I've made a start on some docs at benreynwar.github.io/zamlet/.
Lanes are arranged in a grid. If we want the design to scale to large numbers of lanes, we don't really have any other choices.
The lanes are connected with a mesh network. The standard approach for connecting the lanes would be with a crossbar. This works really well for small numbers of lanes, but becomes impractical as the number of lanes becomes large, both because of the crossbar itself and because of the buffers necessary to keep everything synchronous. A mesh network is an alternative that will work nicely as long as most of the data movement is fairly local.
An additional layer of hierarchy is introduced between the lane and the processor. As our number of lanes grows large it becomes useful to add another layer of hierarchy into the design. A grouping of lanes share an instruction buffer and other logic that is useful to keep fairly close to the lanes, but is too expensive to replicate in each lane.
Keep data local where possible, message passing between lanes when that is not possible. Common operations should result in minimal data movement. We want to minimize the movement of data in and out of the lanes. We distribute both the cache SRAM and the vector register file throughout the lanes, and ideally instructions should just be moving data between this cache SRAM, the vector register file slice and the lane's ALU. For instructions that do need to move data between lanes, this is done by message passing. This should be reasonably efficient when the data is moving between lanes close to one another. It will be inefficient when we are moving data large distances (both latency and throughput).

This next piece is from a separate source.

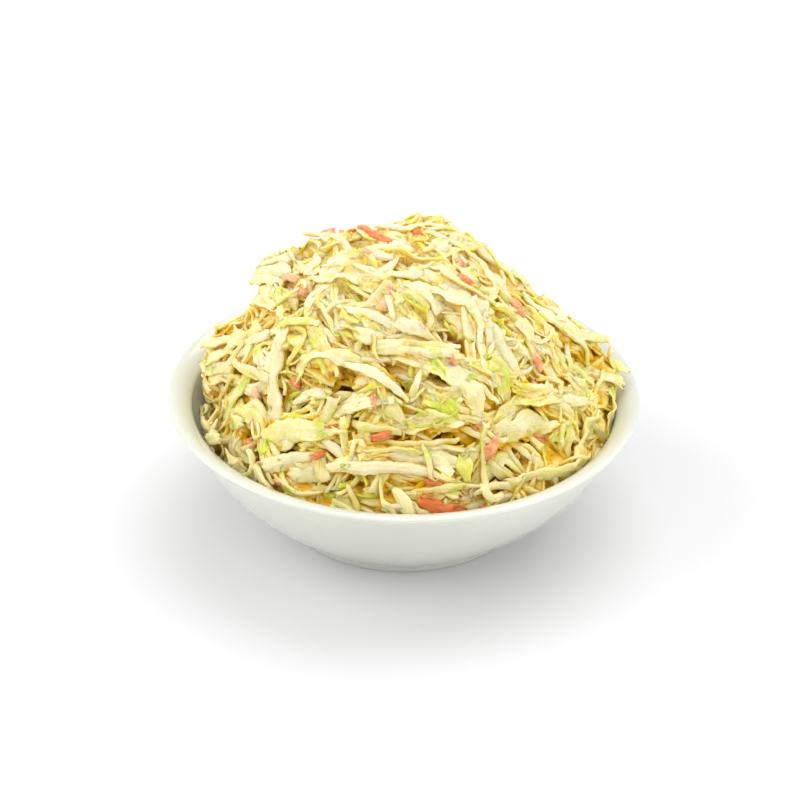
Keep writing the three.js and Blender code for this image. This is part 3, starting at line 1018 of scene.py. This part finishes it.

Vector memory lines and vector registers have a physical byte ordering that is controlled by an element-width setting. Each vector memory line and each vector register has an 'element-width'. This determines the order in which bytes are stored in the physical memory. If this 'element-width' matches the actual element width of the data then this will help keep the data local when vectors with different element-widths interact. The 'element-width' of the lines in each page is stored in a supplemental page table.
Custom hardware to synchronize the lane groupings. Because of the message passing approach, the lane groupings can often be out of sync with one another. Rather than building synchronization out of the network-based message passing we add specialized hardware for synchronizing between the lane groupings when this is required.
Dependencies are installed using nix. The build itself is done using bazel.
- Install nix
- Add the following to /etc/nix/nix.conf
This allows nix to use the precompiled FOSSi binaries which speeds things up a bunch.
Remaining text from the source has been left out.